What is asked: Line by line, reproduce exactly the beginning of the listing below, ending with the line that contains "GRIP_END = front(327, 258, 793)" and adding nothing.

====== Source excerpt

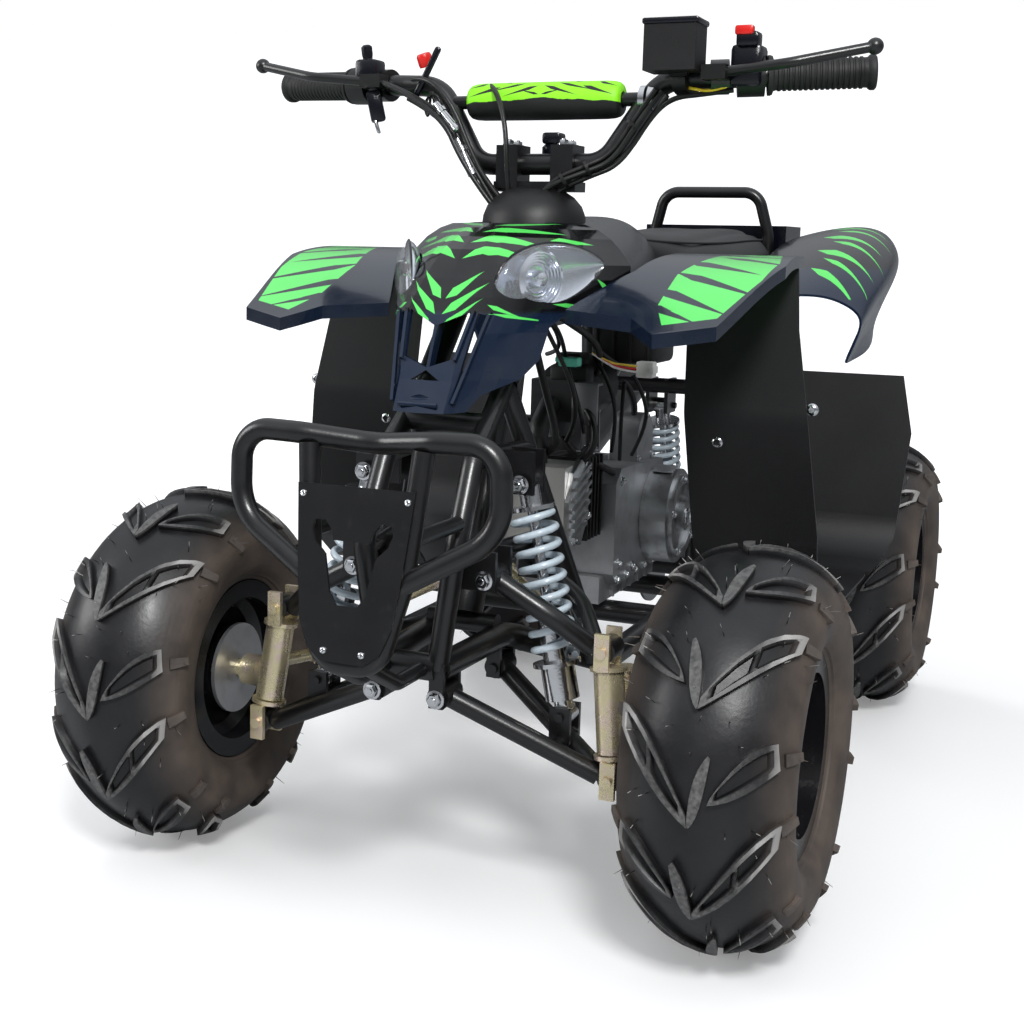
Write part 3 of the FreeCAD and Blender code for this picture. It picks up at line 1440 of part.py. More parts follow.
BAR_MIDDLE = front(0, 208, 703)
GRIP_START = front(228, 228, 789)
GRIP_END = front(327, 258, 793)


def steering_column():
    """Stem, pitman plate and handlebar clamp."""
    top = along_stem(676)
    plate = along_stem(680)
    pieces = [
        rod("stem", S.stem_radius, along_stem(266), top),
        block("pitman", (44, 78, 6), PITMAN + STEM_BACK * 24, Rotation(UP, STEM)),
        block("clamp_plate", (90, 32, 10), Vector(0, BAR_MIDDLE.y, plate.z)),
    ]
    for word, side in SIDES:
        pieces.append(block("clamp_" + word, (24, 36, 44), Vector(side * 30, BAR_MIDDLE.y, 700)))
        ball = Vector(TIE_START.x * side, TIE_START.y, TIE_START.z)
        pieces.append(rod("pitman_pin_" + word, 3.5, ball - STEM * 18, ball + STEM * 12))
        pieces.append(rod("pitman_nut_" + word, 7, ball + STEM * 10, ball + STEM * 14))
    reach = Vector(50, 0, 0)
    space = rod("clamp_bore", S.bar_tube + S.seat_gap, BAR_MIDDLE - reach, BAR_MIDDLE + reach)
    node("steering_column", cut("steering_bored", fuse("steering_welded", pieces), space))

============

Correct output:
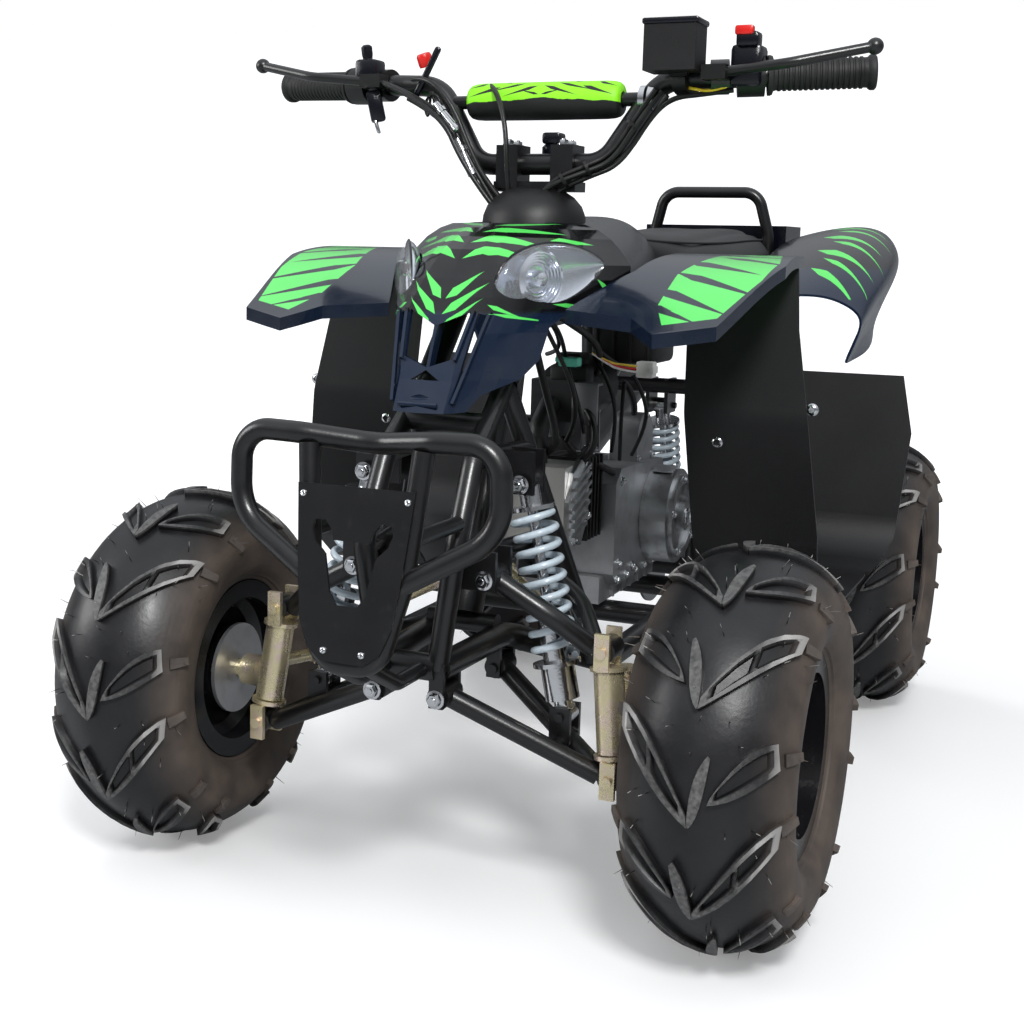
Write part 3 of the FreeCAD and Blender code for this picture. It picks up at line 1440 of part.py. More parts follow.
BAR_MIDDLE = front(0, 208, 703)
GRIP_START = front(228, 228, 789)
GRIP_END = front(327, 258, 793)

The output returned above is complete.